The controller 506 may manage input and output signals for the NE 500. The controller 506 may also manage peripherals not integrated into the NE 500. In some implementations, the controller 506 may utilize an operating system such as iOS®, ANDROID®, WINDOWS®, or other operating systems. In some implementations, the controller 506 may be implemented as part of the processor 502.

In some implementations, the NE 500 may include at least one transceiver 508. In some other implementations, the NE 500 may have more than one transceiver 508. The transceiver 508 may represent a wireless transceiver. The transceiver 508 may include one or more receiver chains 510, one or more transmitter chains 512, or a combination thereof.

A receiver chain 510 may be configured to receive signals (e.g., control information, data, packets) over a wireless medium. For example, the receiver chain 510 may include one or more antennas for receiving the signal over the air or wireless medium. The receiver chain 510 may include at least one amplifier (e.g., a low-noise amplifier (LNA)) configured to amplify the received signal. The receiver chain 510 may include at least one demodulator configured to demodulate the received signal and obtain the transmitted data by reversing the modulation technique applied during transmission of the signal. The receiver chain 510 may include at least one decoder for decoding/processing the demodulated signal to receive the transmitted data.

A transmitter chain 512 may be configured to generate and transmit signals (e.g., control information, data, packets). The transmitter chain 512 may include at least one modulator for modulating data onto a carrier signal, preparing the signal for transmission over a wireless medium. The at least one modulator may be configured to support one or more techniques such as amplitude modulation (AM), frequency modulation (FM), or digital modulation schemes like phase-shift keying (PSK) or quadrature amplitude modulation (QAM). The transmitter chain 512 may also include at least one power amplifier configured to amplify the modulated signal to an appropriate power level suitable for transmission over the wireless medium. The transmitter chain 512 may also include one or more antennas for transmitting the amplified signal into the air or wireless medium.

FIG. 6 illustrates a flowchart of a method performed by an NE 500 in accordance with aspects of the present disclosure. The operations of the method may be implemented by an NE 500 as described herein. In some implementations, the NE 500 may execute a set of instructions to control the function elements of the NE 500 to perform the described functions.

At step 602, the method may partition a wideband carrier into a plurality of BWPs, wherein each of the plurality of BWPs is mapped to a device type, a traffic type, or a combination thereof. The operations of step 602 may be performed in accordance with examples as described herein. In some implementations, aspects of the operations of step 602 may be performed by an NE 500, as described with reference to FIG. 5.

At step 604, the method may transmit a first set of information on a first BWP of the plurality of BWPs, wherein the first BWP and the first set of information is common for each of the device types or traffic types. The operations of step 604 may be performed in accordance with examples as described herein. In some implementations, aspects of the operations of step 604 may be performed by an NE 500, as described with reference to FIG. 5.

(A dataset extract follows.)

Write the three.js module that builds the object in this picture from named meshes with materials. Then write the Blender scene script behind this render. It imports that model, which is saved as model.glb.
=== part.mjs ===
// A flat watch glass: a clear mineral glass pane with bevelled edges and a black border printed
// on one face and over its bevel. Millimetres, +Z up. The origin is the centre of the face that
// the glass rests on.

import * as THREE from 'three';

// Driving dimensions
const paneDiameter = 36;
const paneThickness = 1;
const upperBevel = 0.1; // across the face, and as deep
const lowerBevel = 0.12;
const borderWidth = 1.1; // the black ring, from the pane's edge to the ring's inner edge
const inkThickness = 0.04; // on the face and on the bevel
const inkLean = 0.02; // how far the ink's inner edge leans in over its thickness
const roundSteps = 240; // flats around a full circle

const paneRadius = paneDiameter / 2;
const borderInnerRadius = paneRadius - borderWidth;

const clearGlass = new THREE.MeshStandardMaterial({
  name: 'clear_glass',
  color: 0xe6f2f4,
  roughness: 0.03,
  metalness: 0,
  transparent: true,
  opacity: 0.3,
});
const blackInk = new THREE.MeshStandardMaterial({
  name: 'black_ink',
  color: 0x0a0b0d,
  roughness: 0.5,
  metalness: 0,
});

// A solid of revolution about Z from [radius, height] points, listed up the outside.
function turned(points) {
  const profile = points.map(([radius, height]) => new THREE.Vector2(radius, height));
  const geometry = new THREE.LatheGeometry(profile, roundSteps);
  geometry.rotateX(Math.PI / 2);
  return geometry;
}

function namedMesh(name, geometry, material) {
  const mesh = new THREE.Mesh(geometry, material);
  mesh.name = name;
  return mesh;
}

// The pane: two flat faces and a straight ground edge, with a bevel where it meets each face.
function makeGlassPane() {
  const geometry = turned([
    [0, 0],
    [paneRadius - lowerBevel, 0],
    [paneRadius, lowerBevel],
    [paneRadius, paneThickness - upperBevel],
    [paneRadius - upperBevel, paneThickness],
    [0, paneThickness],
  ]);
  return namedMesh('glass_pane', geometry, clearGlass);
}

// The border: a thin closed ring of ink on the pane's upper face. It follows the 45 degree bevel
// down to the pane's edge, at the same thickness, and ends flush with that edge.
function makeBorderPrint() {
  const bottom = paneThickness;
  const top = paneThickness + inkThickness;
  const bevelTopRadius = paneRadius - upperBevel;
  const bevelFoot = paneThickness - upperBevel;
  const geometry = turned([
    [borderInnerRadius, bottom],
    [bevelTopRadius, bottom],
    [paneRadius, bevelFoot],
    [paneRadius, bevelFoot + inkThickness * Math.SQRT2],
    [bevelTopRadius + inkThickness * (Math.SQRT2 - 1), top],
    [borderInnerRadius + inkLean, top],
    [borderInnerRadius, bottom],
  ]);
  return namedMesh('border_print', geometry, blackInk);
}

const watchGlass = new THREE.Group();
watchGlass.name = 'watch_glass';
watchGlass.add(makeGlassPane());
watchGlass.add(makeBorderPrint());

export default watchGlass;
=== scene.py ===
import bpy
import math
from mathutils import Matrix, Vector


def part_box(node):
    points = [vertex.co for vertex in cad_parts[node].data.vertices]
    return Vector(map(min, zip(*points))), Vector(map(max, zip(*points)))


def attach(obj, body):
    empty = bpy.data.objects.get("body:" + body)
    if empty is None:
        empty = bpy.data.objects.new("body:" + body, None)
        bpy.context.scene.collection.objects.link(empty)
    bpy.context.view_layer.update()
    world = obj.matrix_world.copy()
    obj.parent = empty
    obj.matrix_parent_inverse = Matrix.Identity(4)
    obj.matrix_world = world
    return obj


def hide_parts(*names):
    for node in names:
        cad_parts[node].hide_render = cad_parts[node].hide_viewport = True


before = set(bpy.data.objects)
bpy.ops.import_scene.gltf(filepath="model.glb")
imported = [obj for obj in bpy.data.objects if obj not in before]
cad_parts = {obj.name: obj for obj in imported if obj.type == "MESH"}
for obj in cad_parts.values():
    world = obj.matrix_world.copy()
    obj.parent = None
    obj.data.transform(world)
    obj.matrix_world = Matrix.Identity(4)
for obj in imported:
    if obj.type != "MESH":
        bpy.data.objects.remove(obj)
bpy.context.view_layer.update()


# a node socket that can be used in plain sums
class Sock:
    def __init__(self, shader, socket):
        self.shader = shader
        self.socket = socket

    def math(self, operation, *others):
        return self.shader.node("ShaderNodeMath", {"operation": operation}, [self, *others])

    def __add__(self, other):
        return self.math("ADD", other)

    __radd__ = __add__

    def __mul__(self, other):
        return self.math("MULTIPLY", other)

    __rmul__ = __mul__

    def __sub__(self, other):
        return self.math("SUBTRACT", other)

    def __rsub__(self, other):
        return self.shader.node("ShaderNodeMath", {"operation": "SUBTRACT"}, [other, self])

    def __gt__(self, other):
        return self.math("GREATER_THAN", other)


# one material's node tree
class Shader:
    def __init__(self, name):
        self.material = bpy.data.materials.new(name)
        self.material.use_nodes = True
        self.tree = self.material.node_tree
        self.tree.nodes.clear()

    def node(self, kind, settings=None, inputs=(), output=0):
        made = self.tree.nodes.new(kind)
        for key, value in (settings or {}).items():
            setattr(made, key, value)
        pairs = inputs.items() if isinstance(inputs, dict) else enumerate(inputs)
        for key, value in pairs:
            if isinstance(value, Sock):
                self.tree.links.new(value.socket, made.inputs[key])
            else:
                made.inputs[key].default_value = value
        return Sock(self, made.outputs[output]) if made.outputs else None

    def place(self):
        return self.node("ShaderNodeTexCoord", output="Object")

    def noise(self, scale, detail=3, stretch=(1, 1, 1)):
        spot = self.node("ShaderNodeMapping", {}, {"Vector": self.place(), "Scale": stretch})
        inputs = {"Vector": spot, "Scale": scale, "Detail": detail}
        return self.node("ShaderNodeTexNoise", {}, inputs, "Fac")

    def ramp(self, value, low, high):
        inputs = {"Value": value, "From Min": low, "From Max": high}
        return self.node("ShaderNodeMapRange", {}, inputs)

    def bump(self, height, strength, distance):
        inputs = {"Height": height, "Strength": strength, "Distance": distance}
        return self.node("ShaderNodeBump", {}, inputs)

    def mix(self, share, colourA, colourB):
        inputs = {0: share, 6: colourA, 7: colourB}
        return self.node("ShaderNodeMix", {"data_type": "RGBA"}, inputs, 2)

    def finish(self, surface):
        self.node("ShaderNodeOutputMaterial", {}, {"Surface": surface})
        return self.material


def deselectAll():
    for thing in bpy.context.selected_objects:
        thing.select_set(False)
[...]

At step 606, the method may transmit second sets of information on second BWPs of the plurality of BWPs, wherein each of the second BWPs and the second sets of information are configured for a device type or a traffic type. The operations of step 606 may be performed in accordance with examples as described herein. In some implementations, aspects of the operations of step 606 may be performed by an NE 500, as described with reference to FIG. 5.

At step 608, the method may perform initial access procedure with one or more devices based on the first set of information and the second sets of information. The operations of step 608 may be performed in accordance with examples as described herein. In some implementations, aspects of the operations of step 608 may be performed by an NE 500, as described with reference to FIG. 5.

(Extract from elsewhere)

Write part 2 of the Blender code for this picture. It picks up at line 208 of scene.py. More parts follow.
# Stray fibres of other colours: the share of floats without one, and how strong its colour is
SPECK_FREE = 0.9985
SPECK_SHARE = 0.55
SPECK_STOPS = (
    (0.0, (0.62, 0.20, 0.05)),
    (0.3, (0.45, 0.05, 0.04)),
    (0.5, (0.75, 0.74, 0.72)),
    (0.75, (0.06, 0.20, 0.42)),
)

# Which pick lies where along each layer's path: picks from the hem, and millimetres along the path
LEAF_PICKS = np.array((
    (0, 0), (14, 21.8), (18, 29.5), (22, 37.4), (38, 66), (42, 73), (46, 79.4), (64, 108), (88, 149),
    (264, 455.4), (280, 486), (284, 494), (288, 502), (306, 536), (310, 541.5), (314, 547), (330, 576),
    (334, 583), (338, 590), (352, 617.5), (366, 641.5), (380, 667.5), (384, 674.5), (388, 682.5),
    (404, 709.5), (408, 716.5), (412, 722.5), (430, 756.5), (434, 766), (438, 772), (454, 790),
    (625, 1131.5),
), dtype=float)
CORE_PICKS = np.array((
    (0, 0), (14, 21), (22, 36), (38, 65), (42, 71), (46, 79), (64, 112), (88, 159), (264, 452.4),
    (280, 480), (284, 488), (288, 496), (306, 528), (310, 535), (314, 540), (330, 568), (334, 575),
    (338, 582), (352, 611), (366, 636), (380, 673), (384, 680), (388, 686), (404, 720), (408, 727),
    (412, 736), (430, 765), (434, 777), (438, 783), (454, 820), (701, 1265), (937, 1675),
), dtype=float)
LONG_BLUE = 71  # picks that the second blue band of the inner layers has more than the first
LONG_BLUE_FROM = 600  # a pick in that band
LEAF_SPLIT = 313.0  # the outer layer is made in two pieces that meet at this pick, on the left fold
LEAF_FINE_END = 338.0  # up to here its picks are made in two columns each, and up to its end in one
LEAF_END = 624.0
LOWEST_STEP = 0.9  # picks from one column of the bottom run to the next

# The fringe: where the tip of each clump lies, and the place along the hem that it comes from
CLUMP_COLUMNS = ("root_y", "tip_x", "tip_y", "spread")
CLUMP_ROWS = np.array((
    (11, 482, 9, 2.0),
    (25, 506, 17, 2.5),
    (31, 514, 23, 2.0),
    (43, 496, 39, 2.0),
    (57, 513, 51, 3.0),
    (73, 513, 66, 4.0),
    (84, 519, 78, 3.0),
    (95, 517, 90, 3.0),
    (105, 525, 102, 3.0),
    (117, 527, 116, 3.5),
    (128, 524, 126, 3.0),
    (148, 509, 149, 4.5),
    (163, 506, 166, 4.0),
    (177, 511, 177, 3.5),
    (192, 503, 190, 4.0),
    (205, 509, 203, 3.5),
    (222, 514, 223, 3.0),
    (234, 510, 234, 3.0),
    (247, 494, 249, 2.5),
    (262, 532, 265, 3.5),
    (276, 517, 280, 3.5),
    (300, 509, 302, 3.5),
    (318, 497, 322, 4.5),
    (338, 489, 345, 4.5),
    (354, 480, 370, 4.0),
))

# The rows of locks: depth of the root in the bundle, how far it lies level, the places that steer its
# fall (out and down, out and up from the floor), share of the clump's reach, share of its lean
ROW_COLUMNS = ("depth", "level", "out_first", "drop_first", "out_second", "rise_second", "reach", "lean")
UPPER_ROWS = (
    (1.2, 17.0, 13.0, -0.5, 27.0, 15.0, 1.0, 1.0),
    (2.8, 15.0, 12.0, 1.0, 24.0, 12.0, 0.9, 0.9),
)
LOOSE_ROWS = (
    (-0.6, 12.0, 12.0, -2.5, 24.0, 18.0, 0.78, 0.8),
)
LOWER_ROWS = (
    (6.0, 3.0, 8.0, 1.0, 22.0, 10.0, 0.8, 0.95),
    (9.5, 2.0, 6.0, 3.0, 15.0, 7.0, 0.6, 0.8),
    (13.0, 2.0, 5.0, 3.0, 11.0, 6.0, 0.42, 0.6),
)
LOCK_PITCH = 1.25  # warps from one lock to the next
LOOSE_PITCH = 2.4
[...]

It should be noted that the method described herein describes one possible implementation, and that the operations and the steps may be rearranged or otherwise modified and that other implementations are possible.

FIG. 7 illustrates a flowchart of a method performed by a UE 300 in accordance with aspects of the present disclosure. The operations of the method may be implemented by a UE 300 as described herein. In some implementations, the UE 300 may execute a set of instructions to control the function elements of the UE 300 to perform the described functions.

At step 702, the method may receive a first set of information on a first BWP of a plurality of BWPs, wherein the first BWP and the first set of information is common for different device types or traffic types. The operations of step 702 may be performed in accordance with examples as described herein. In some implementations, aspects of the operations of step 702 may be performed by a UE 300, as described with reference to FIG. 3.

At step 704, the method may receive a second set of information on a second BWP of the plurality of BWPs, wherein the first set of information includes an indication of the second BWP based on the device type or traffic type associated with the UE. The operations of step 704 may be performed in accordance with examples as described herein. In some implementations, aspects of the operations of step 704 may be performed by a UE 300, as described with reference to FIG. 3.

At step 706, the method may perform initial access procedure based on the first set of information and the second set of information. The operations of step 706 may be performed in accordance with examples as described herein. In some implementations, aspects of the operations of step 706 may be performed by a UE 300, as described with reference to FIG. 3.

It should be noted that the method described herein describes one possible implementation, and that the operations and the steps may be rearranged or otherwise modified and that other implementations are possible.

The description herein is provided to enable a person having ordinary skill in the art to make or use the disclosure. Various modifications to the disclosure will be apparent to a person having ordinary skill in the art, and the generic principles defined herein may be applied to other variations without departing from the scope of the disclosure. Thus, the disclosure is not limited to the examples and designs described herein but is to be accorded the broadest scope consistent with the principles and novel features disclosed herein.